Ask what their current lead time is for your specific product. Then ask what it was three months ago and what they expect it to be in the next quarter. If the number is the same regardless of context — “always 4–6 weeks” — they’re either not being specific with you or they’re not actively managing their production schedule.

A factory that can tell you “we’re running about 30% heavier than usual right now because of a large export order, so lead time is pushed out to 8 weeks” is one that’s actually tracking their capacity. That kind of transparency is a good sign even when the answer isn’t what you hoped for.

Look at Minimum Order Quantities

MOQs are a proxy for factory scale. A factory with very high minimums — say, 20 metric tons per size — is optimized for high-volume runs and will have limited flexibility on smaller orders. If your order is below their efficient production run size, you may end up waiting until they can batch your order with others, or paying a premium for a short run.

On the other end, a factory with very low MOQs may be a smaller operation that can accommodate small orders but won’t have the production depth to handle a large one without extending lead times significantly.

Know your own order volume and check whether it aligns with where the factory operates comfortably. An order that’s too small for a large factory or too large for a small one will create friction in either direction.

Request Production Certifications and Third-Party Audit Results

Capacity is partly about equipment and partly about process. A factory that operates to consistent quality standards — ISO 9001, API Q1, or application-specific certifications — has documented production processes that scale more predictably than one running on informal practices.

Ask for their current certifications and the scope they cover.
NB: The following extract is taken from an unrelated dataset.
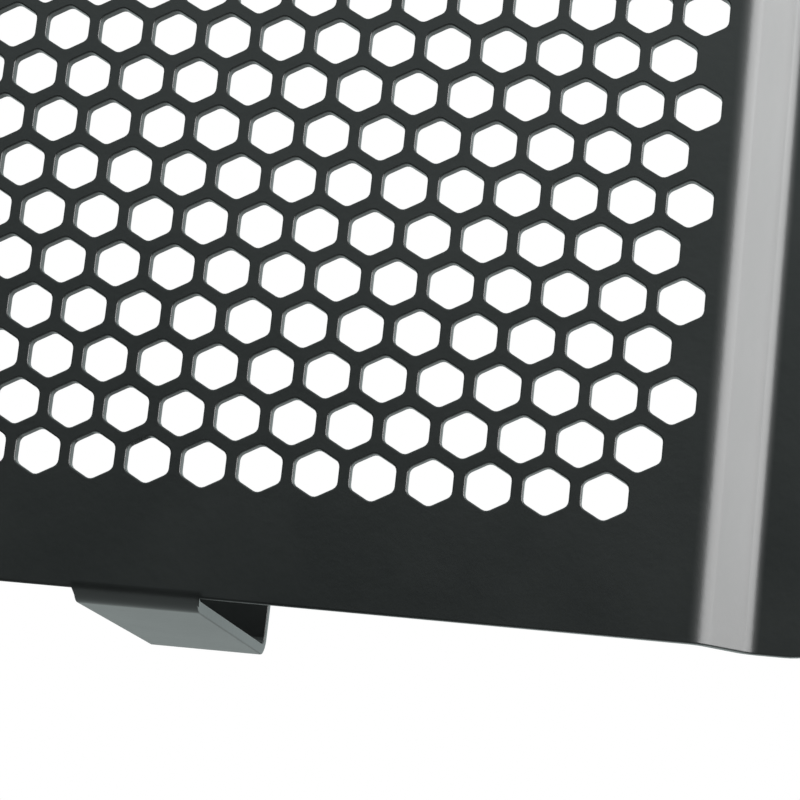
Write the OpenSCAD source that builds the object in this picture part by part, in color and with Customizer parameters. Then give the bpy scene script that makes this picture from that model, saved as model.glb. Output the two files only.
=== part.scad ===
// Motorcycle radiator guard: one perforated sheet, stepped back at both sides, with two hooks folded
// from its lower edge. Frame: +Z is up, the front faces -Y, and the origin lies midway between the two
// bolt holes, on the plane of the flanges' rear faces.

/* [Sheet] */
// Thickness of the sheet
sheet_t = 1.5; // [1:0.1:2.5]

/* [Hexagonal holes] */
// Distance between the centres of neighbouring holes
pitch = 7; // [6.5:0.1:9]
// Size of each hole across its flats
hole_af = 5.5; // [3:0.1:5.6]
// Holes in the widest rows
columns = 26; // [21:1:31]
// Rows of holes
row_count = 15; // [7:1:17]

/* [Plate] */
// From the centres of the outer rows to the plate's lower and upper edges
row_margin = 16.5; // [8:0.1:30]
// From the centres of the outermost holes to the first fold at each side
side_margin = 4; // [3.5:0.1:20]

/* [Side steps and flanges] */
// How far the flanges are set back behind the plate
step_depth = 5.6; // [4:0.1:12]
// Angle of the sloping strip between the plate and a flange
step_angle = 45; // [30:1:60]
// Inside radius of the two folds of each side step
step_bend_r = 2.5; // [1:0.1:3]
// Flat width of each flange
flange_w = 15; // [13:0.1:30]
// Radius of the flanges' outer corners
corner_r = 12; // [3:0.5:12]
// Diameter of the bolt holes, for M6 screws
bolt_d = 6.6; // [4:0.1:8]
// From a flange's outer edge to its bolt hole's centre
bolt_inset = 7.5; // [6:0.1:8]
// From the upper edge to the bolt holes' centres
bolt_drop = 12; // [8:0.5:40]

/* [Lower hooks] */
// Distance between the two hooks' centres
hook_spacing = 50; // [30:0.5:120]
// Width of each hook
hook_w = 15.5; // [10:0.5:24]
// Depth over a hook, from the plate's front face to the foot of the return's outer face
hook_depth = 42; // [20:0.5:60]
// Height of a hook's return over its floor's underside
hook_return_h = 12; // [8:0.5:20]
// Inside radius of the hooks' folds
hook_bend_r = 1; // [0.5:0.1:3]
// Degrees by which a hook's floor falls away to the rear
hook_fall = 1.5; // [0:0.5:5]
// How far above the plate's lower edge the hooks' first fold begins
hook_rise = 1; // [0.4:0.1:2]
// Radius of the return's upper corners
return_corner_r = 3; // [1:0.5:4]

/* [Hidden] */
$fn = 40;
sheet_colour = [0.17, 0.18, 0.18];

// Rows lie on a triangular lattice whose hexagons stand on a point
row_step = pitch * sin(60);
hole_corner_r = hole_af / 2 / cos(30);

// Plate, whose front face is at front_y and whose upper edge is at top_z
plate_w = (columns - 1) * pitch + 2 * side_margin;
plate_h = (row_count - 1) * row_step + 2 * row_margin;
front_y = -step_depth - sheet_t;
top_z = bolt_drop;
bottom_z = top_z - plate_h;

// Length of the sloping strip between its two folds: what the folds leave of the step's depth
fold_rise = (2 * step_bend_r + sheet_t) * (1 - cos(step_angle));
slope_len = (step_depth - fold_rise) / sin(step_angle);
// From the plate's side edge out to where the flange begins, and to its outer edge
flange_x = (2 * step_bend_r + sheet_t) * sin(step_angle) + slope_len * cos(step_angle);
wing_w = flange_x + flange_w;

// Hook: its first fold stops short of a right angle by hook_fall
hook_outer_r = hook_bend_r + sheet_t;
first_fold = 90 - hook_fall;
// What the two folds leave of the hook's depth, measured along the floor
floor_len = (hook_depth - hook_outer_r) / cos(hook_fall) - hook_outer_r;
// From the start of the first fold down to the hook's lowest point
hook_drop = floor_len * sin(hook_fall) + hook_outer_r;

// Largest angle between neighbouring points round a fold
fold_facet = 9;
// How far a strip and the outline that it is cut to run past each other
run_on = sheet_t;
cut_depth = 2 * hook_depth;

// Directions along a strip with this heading, and from its front face to its back
function along(heading) = [cos(heading), sin(heading)];
function inwards(heading) = [-sin(heading), cos(heading)];

// Points on the front of a folded strip that sets off along x, each with its heading. A fold is
// [angle, inside radius, flat length after it]; a positive angle folds to the back.
function stations(folds, p = [0, 0], heading = 0, i = 0) =
    i == len(folds)
        ? [[p, heading]]
        : let (
            angle = folds[i][0],
            offset = angle > 0 ? sheet_t + folds[i][1] : -folds[i][1],
            pivot = p + offset * inwards(heading),
            steps = ceil(abs(angle) / fold_facet),
            headings = [for (k = [0 : steps]) heading + angle * k / steps],
            next = headings[steps]
        )
        concat(
            [for (h = headings) [pivot - offset * inwards(h), h]],
            stations(folds, pivot - offset * inwards(next) + folds[i][2] * along(next), next, i + 1)
        );

// Folded strip that stands on the xy plane, cut to the outline that its children give:
// the outline's x runs along the strip and its y across it
module folded_strip(folds, across) {
    front = stations(folds);
    back = [for (i = [len(front) - 1 : -1 : 0]) front[i][0] + sheet_t * inwards(front[i][1])];
    intersection() {
        translate([0, 0, -run_on])
            linear_extrude(across + 2 * run_on)
                polygon(concat([for (station = front) station[0]], back));
        rotate([90, 0, 0])
            linear_extrude(2 * cut_depth, center = true) children();
    }
}

// Strip's outline with two round corners at its far end; its near end runs on past the y axis
module round_ended(length, across, r) {
    translate([-run_on, 0]) square([run_on + length - r, across]);
    translate([0, r]) square([length, across - 2 * r]);
    for (y = [r, across - r])
        translate([length - r, y]) circle(r);
}

// Lattice of hexagonal holes; the corner holes of the first and the last row are left out
module hole_lattice() {
    for (row = [0 : row_count - 1]) {
        outer = row == 0 || row == row_count - 1;
        count = columns - row % 2 - (outer ? 2 : 0);
        for (i = [0 : count - 1])
            translate([(i - (count - 1) / 2) * pitch, row_margin + row * row_step])
                rotate(30) circle(hole_corner_r, $fn = 6);
    }
}

// The plate: its holes, and a notch in the lower edge that each hook's first fold fills
module plate() {
    translate([0, sheet_t, 0])
        rotate([90, 0, 0])
            linear_extrude(sheet_t) difference() {
                translate([-plate_w / 2, 0]) square([plate_w, plate_h]);
                hole_lattice();
                for (side = [-1, 1])
                    translate([side * hook_spacing / 2 - hook_w / 2, -hook_rise])
                        square([hook_w, 2 * hook_rise]);
            }
}

// Sloping step back from the plate's side edge, and the flat flange with its bolt hole near the upper edge
module side_step() {
    folds = [
        [step_angle, step_bend_r, slope_len],
        [-step_angle, step_bend_r, flange_w + run_on],
    ];
    folded_strip(folds, plate_h)
        difference() {
            round_ended(wing_w, plate_h, corner_r);
            translate([wing_w - bolt_inset, plate_h - bolt_drop]) circle(d = bolt_d);
        }
}

// Hook: a floor folded back under the radiator and a return folded up behind it; x runs down the plate
module hook() {
    folds = [
        [first_fold, hook_bend_r, floor_len],
        [90, hook_bend_r, hook_return_h],
    ];
    folded_strip(folds, hook_w)
        translate([hook_drop, 0])
            mirror([1, 0])
                round_ended(hook_return_h, hook_w, return_corner_r);
}

module radiator_guard() {
    color(sheet_colour)
    translate([0, front_y, bottom_z]) {
        plate();
        for (side = [0, 1])
            mirror([side, 0, 0]) {
                translate([plate_w / 2, 0, 0]) side_step();
                translate([hook_spacing / 2 - hook_w / 2, 0, hook_rise])
                    rotate([0, 90, 0]) hook();
            }
    }
}

radiator_guard();
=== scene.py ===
"""Motorcycle radiator guard: a satin black powder-coated sheet, seen as the photograph shows it.

The CAD part gives the sizes. Its visible copy here is the same sheet with smooth folds, a fine round edge
along every cut and slightly lower holes, made from one flat pattern that is folded by formula.
"""
import math

import bpy
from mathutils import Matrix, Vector
from mathutils.geometry import delaunay_2d_cdt


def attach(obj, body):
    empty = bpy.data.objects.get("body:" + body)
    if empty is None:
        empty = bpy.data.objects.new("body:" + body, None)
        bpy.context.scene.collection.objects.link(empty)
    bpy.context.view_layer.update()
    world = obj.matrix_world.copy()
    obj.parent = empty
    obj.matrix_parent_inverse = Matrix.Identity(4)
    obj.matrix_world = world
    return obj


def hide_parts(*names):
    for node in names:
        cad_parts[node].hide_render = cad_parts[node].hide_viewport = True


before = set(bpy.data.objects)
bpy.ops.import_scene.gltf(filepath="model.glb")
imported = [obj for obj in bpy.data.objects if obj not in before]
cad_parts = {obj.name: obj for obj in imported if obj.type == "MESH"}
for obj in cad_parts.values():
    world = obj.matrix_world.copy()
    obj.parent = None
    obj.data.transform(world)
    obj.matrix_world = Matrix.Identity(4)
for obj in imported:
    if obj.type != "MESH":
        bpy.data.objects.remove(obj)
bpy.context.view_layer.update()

# Sizes of the sheet, in mm and radians, the same as in the CAD source
SHEET_T = 1.5
PITCH, HOLE_AF = 7.0, 5.5
COLUMNS, ROWS = 26, 15
ROW_MARGIN, SIDE_MARGIN = 16.5, 4.0
STEP_DEPTH, STEP_ANGLE, STEP_R = 5.6, math.radians(45), 2.5
FLANGE_W, CORNER_R = 15.0, 12.0
BOLT_D, BOLT_INSET, BOLT_DROP = 6.6, 7.5, 12.0
HOOK_SPACING, HOOK_W, HOOK_DEPTH, HOOK_H = 50.0, 15.5, 42.0, 12.0
HOOK_R, HOOK_FALL, HOOK_RISE, RETURN_R = 1.0, math.radians(1.5), 1.0, 3.0

# Only the visible sheet has these: round edges and hole corners, the height of a hole as a share of a
# regular hexagon's, a small radius where a hook leaves the plate's lower edge, and the width over which
# the plate follows the hook's fold there
EDGE_R = 0.2
HOLE_CORNER_R = 1.0
HOLE_HEIGHT = 0.955
ROOT_R = 0.3
ROOT_BLEND = 0.8

# How finely the folds, the corners, the bolt holes and the lines near a hook's root are divided
FOLD_FACET = math.radians(4.5)
CORNER_STEPS, RETURN_STEPS, ROOT_STEPS, HOLE_CORNER_STEPS = 24, 10, 4, 3
BOLT_STEPS = 64
ROOT_SPACING = 0.2

# Which outline a point of the flat pattern lies on, apart from the numbers of the holes
ON_OUTER, ON_NONE = 0, -1

ROW_STEP = PITCH * math.sin(math.radians(60))
PLATE_W = (COLUMNS - 1) * PITCH + 2 * SIDE_MARGIN
PLATE_H = (ROWS - 1) * ROW_STEP + 2 * ROW_MARGIN
FRONT_Y = -STEP_DEPTH - SHEET_T
BOTTOM_Z = BOLT_DROP - PLATE_H

SLOPE_LEN = (STEP_DEPTH - (2 * STEP_R + SHEET_T) * (1 - math.cos(STEP_ANGLE))) / math.sin(STEP_ANGLE)
HOOK_OUTER_R = HOOK_R + SHEET_T
FLOOR_LEN = (HOOK_DEPTH - HOOK_OUTER_R) / math.cos(HOOK_FALL) - HOOK_OUTER_R
RETURN_LEN = (HOOK_H - HOOK_OUTER_R * (1 - math.sin(HOOK_FALL))) / math.cos(HOOK_FALL)
MM = 0.001


# The sheet

class Strip:
    """Front line of a folded strip. A fold is (angle, inside radius, flat length after it)."""

    def __init__(self, folds):
        self.runs, self.stations = [], [0.0]
        s, x, y, heading = 0.0, 0.0, 0.0, 0.0
        for angle, inside_r, flat in folds:
            offset = SHEET_T + inside_r if angle > 0 else -inside_r
            arc = abs(angle * offset)
            self.runs.append((s, x, y, heading, angle / arc, offset))
            steps = math.ceil(abs(angle) / FOLD_FACET - 1e-6)
            self.stations += [s + arc * k / steps for k in range(0 if s else 1, steps + 1)]
            px, py = x - offset * math.sin(heading), y + offset * math.cos(heading)
            heading += angle
            x, y = px + offset * math.sin(heading), py - offset * math.cos(heading)
            s += arc
            self.runs.append((s, x, y, heading, 0.0, 0.0))
            x, y, s = x + flat * math.cos(heading), y + flat * math.sin(heading), s + flat
        self.length = s

    def at(self, s):
        """Point and heading at a length along the front."""
        start, x, y, heading, bend, offset = [r for r in self.runs if r[0] <= s + 1e-9][-1]
        run = s - start
        if not bend:
            return x + run * math.cos(heading), y + run * math.sin(heading), heading
        now = heading + bend * run
        x += offset * (math.sin(now) - math.sin(heading))
        y += offset * (math.cos(heading) - math.cos(now))
        return x, y, now


SIDE = Strip([(STEP_ANGLE, STEP_R, SLOPE_LEN), (-STEP_ANGLE, STEP_R, FLANGE_W)])
HOOK = Strip([(math.pi / 2 - HOOK_FALL, HOOK_R, FLOOR_LEN), (math.pi / 2, HOOK_R, RETURN_LEN)])
HALF_W = PLATE_W / 2 + SIDE.length
HOOK_END = HOOK_RISE - HOOK.length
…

If they’ve been audited by a third-party inspection agency in the past year, ask for a summary of the findings. Factories that invite scrutiny and maintain current certifications are generally ones that have invested in production systems robust enough to handle volume.

If a factory is reluctant to discuss their quality system or can’t produce current certification documentation, that’s a signal worth taking seriously before you commit a large order.

Check Their Track Record With Similar Orders

References matter more for capacity evaluation than for almost any other supplier question. Ask specifically for references from customers who placed orders of similar size and complexity to yours — not just general references, but ones where the volume and specification match your situation.

When you call those references, ask two questions: Did the order deliver on the committed lead time? And if there was a problem, how did the factory communicate and resolve it?

A factory that consistently delivers on time for large orders and communicates proactively when there are complications has demonstrated the operational maturity you’re looking for. One that’s fine on small orders but has a pattern of slipping on large ones is telling you something about where their real capacity limit is.

What to Do If You’re Not Sure

If you’re placing a large order with a factory you haven’t worked with before and you’re not confident in their capacity, the most practical protection is to split the order. Place a portion of the volume first, evaluate delivery performance and quality, and then commit the balance once you have actual data.

Yes, this sometimes costs more. The premium over a single bulk order is worth it when the alternative is betting a project timeline on a factory you don’t have enough information about yet.

Capacity due diligence isn’t about finding reasons not to use a supplier. It’s about going in with realistic expectations and placing orders in ways that match what the supplier can actually deliver.